The altitude difference between the first and last stations is 274 meters. Carmelit cars have a slanted design, with steps within each car and on the station platform. Since the gradient varies along the route, the floor of each car is never quite level, and slopes slightly "uphill" or "downhill" depending on the location.

The Carmelit is one of the smallest subways in the world, having only four cars, six stations and a single tunnel 1800 meters long. The four cars operate as two two-car trains, which run on single track with a short double-track section to allow trains to cross.

Stations

Carmelit - Line Map
trains interior

The Carmelit has six stations, going downhill:

  • Gan Ha'em ("The Mother's Garden"): in the Carmel Center neighborhood, adjacent to the Haifa zoo, the Venue - the Haifa Auditorium, and the nearby hotels - the Panorama, Nof and Crown Plaza hotels.
  • Bnei Zion ("The Sons of Zion" - named after the nearby Bnei Zion Hospital. The station was previously called "Golomb" - after the street on which it is located.

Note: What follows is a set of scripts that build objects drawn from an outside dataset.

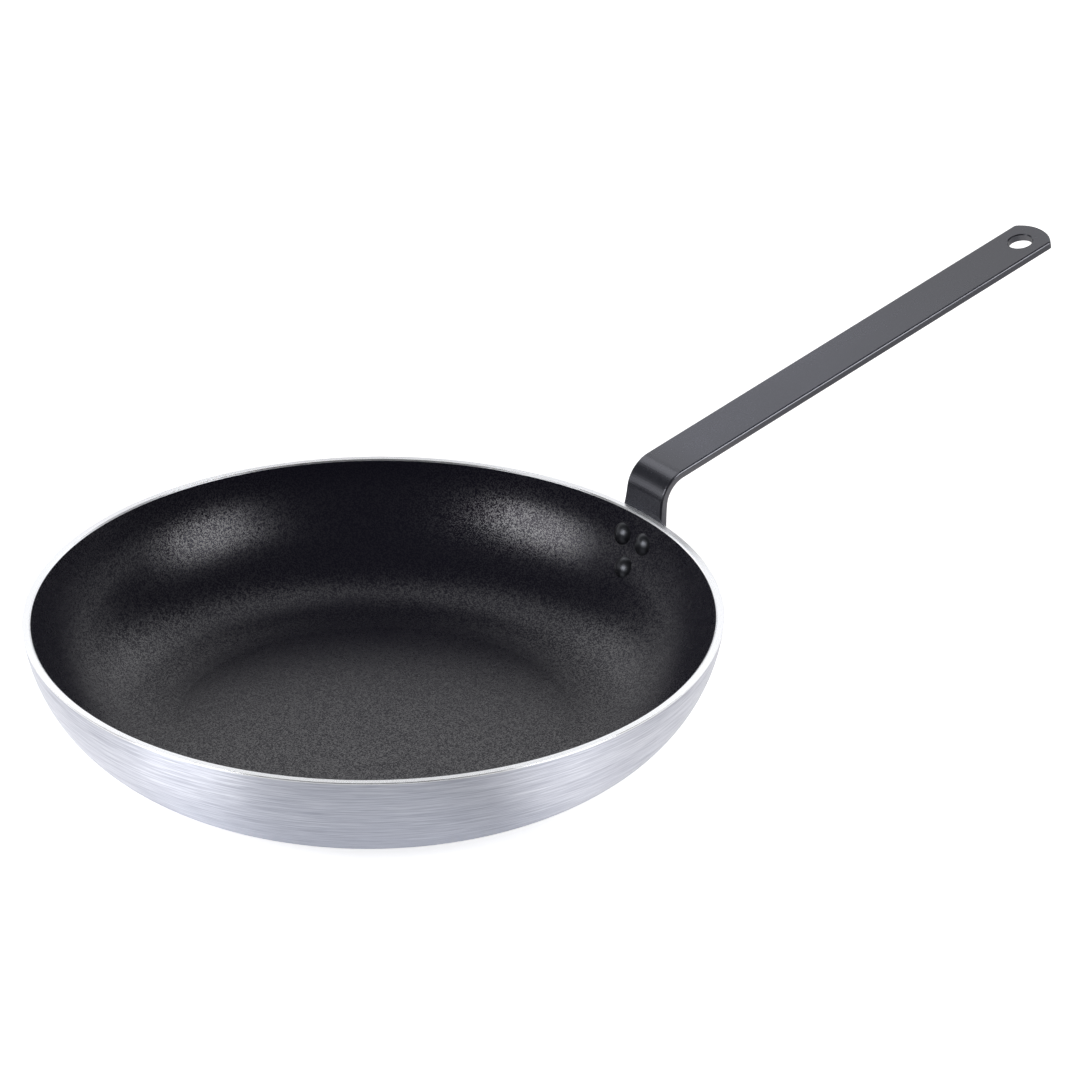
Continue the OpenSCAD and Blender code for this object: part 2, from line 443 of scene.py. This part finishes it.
# %% Finish the bowl in brushed aluminium
STREAKS_ROUND = 3.6  # how often a streak changes per radian
STREAKS_ACROSS = 1250.0  # and per metre of the section
FINER = 2.5  # how much finer the second set of streaks is
AXIS_GAP = 0.001  # keeps the radius away from 0 on the axis
TURNED_EDGE = (0.0010, 0.0003)  # below the rim, where its bright edge starts and is full
DULL_METAL, BRIGHT_METAL = (0.43, 0.45, 0.535), (0.74, 0.76, 0.835)
TURNED_METAL = (0.96, 0.97, 1.0, 1)


def brushed_aluminium():
    material, finish = new_material("brushed_aluminium")
    x, y, z = finish.split(finish.coordinates())
    radius = finish.math("MAXIMUM", finish.math("SQRT", x * x + y * y), AXIS_GAP)
    across = finish.attribute("along") * STREAKS_ACROSS
    round_x, round_y = [finish.math("DIVIDE", part, radius) * STREAKS_ROUND for part in (x, y)]
    bands = finish.noise(finish.join(round_x, round_y, across), 1.0, 3.0, 0.6)
    finer = finish.join(round_x * FINER, round_y * FINER, across * FINER)
    streaks = bands * 0.45 + finish.noise(finer, 1.0, 2.0, 0.6) * 0.55
    turned = finish.smooth_step(z, *[rim_z - below for below in TURNED_EDGE])
    tone = finish.ramp(streaks, DULL_METAL, BRIGHT_METAL)
    finish.cover({
        "Base Color": finish.mix_colours(turned, tone, TURNED_METAL),
        "Metallic": 1.0,
        "Roughness": 0.40 + (streaks - 0.5) * 0.2 - turned * 0.12,
        "Anisotropic": 0.93,
        "Anisotropic Rotation": 0.25,
        "Normal": finish.bump(streaks, 0.00005, 0.25),
    })
    return material


bowl = make_piece(
    "spun_bowl", section, turning(),
    {"Segments": SEGMENTS, "Finish": brushed_aluminium()},
)
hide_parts("bowl")

# %% [markdown]
# The lining is a sprayed coat. It is black, it has a soft sheen, and fine
# grains in it catch the light one by one. A Voronoi texture cuts the surface
# into small cells, each with a random colour. Read as a direction, that colour
# tilts the normal of the whole cell a little, as a flake in the coat does. Its
# green part also says how rough the cell is and how much clear coat lies on it,
# so that neighbouring cells differ most where a lamp is mirrored.

# %% Finish the lining
GRAINS_PER_M = 2100.0
GRAIN_TILT = 0.14
COATED_SHADES = (0.3, 0.9)  # cells under the first are bare, over the second coated


def grain_colour(finish):
    """A random colour for each cell of a Voronoi texture."""
    sockets = {"Vector": finish.coordinates(), "Scale": GRAINS_PER_M}
    return finish.node("ShaderNodeTexVoronoi", {"feature": "F1"}, sockets, 1)


def grain_normal(finish, cell):
    """The surface's normal, with every grain tilted its own way."""
    lean = finish.vector("SUBTRACT", cell, (0.5, 0.5, 0.5))
    normal = finish.node("ShaderNodeNewGeometry", output=1)
    tilted = finish.vector("MULTIPLY_ADD", lean, (GRAIN_TILT,) * 3, normal)
    return finish.vector("NORMALIZE", tilted)


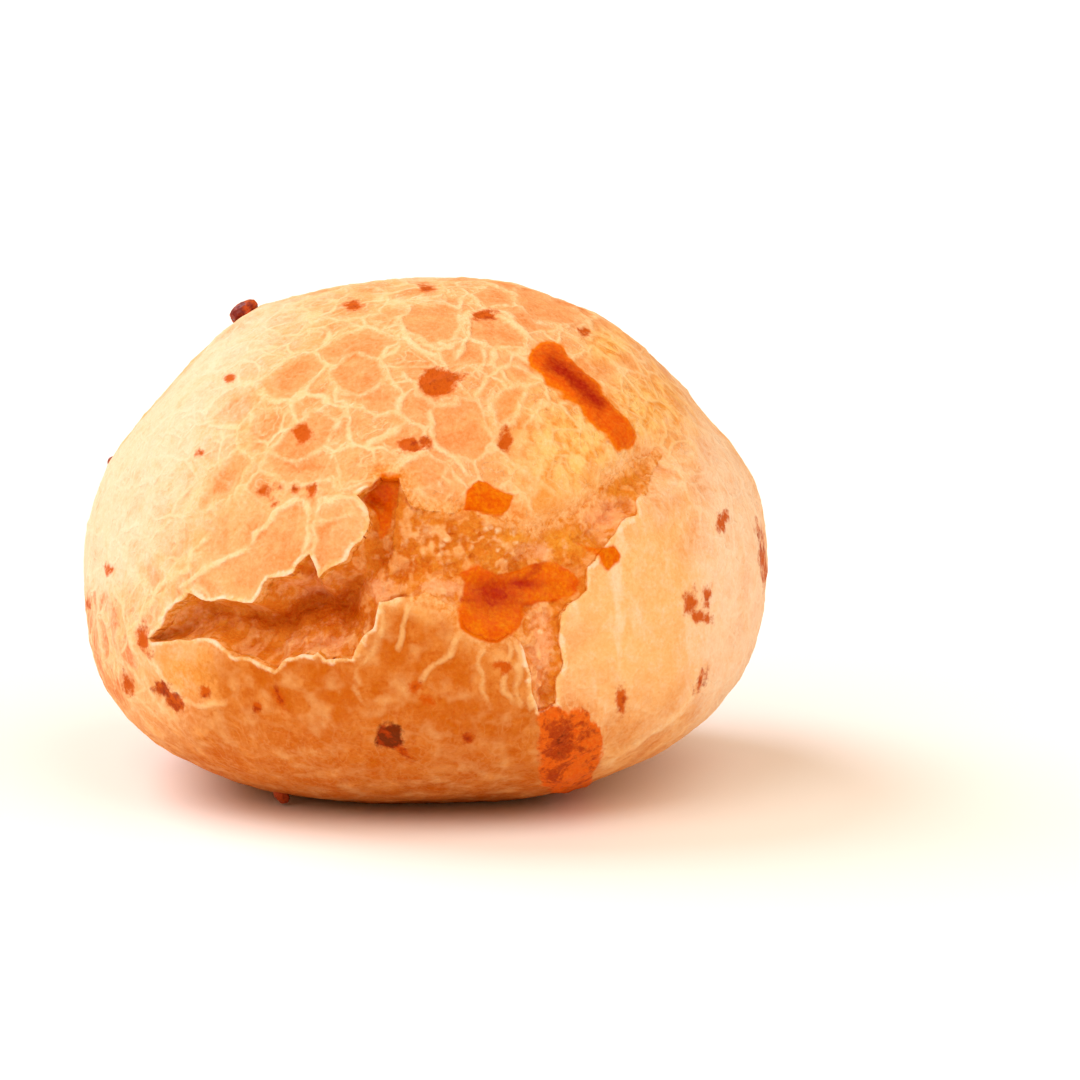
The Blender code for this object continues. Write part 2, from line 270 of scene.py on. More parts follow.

The name was changed in 1992): in Eliyahu Golomb street, near the Bnei Zion (Rothschild) hospital and the Bahá'í World Centre.
  • Massada, upper Hadar Hacarmel: near Massada and Nordau streets, with their galleries, antique shops, cafes and restaurants. Close to the Israeli National Air, Space and Technology Museum.
  • Hanevi'im ("The Prophets (street)"), Hadar: Near Hanevi'im, Herzl and Hachalutz streets, and their shops and offices. Close to the Haifa museum.
  • Solel Boneh: near Hanevi'im tower, Ha'atzmaut park, and Haifa city hall.
  • Kikar Pariz (Paris Square), Downtown: near government building and courthouse, Ha'atzmaut Street, walking distance to Haifa Merkaz (central) train station.

Operating hours

  • Sunday - Thursday: 06:00 - 22:00
  • Friday and holiday eves: 06:00 - 15:00
  • Saturday: Closed (for Shabbat)

Price

About 6 shekels per ride ($1.60; Euro 1.2).

Information for Attendees

Attendees who reach Haifa from the airport may use the Carmelit to reach the venue and the hotels. Please note that the Carmelit does not operate on Friday afternoon and on Saturday.

How to reach the Carmelit from the Haifa Merkaz Train Station

Cross the street from the station and turn left. Walk about 500 meters along HaAtzmaut Rd. and turn right on Eliyahu St. Walk about 90 meters - the underground (Carmelit) Kikar Pariz station will be in front of you.

Which Station do I get on?

The first station - Kikar Pariz, is close to the Haifa Merkaz Train Station.

Where do I get off?

The last station - the Gan Ha'em Station is close to the venue and the Dan Panorama, Nof and Crown Plaza hotels.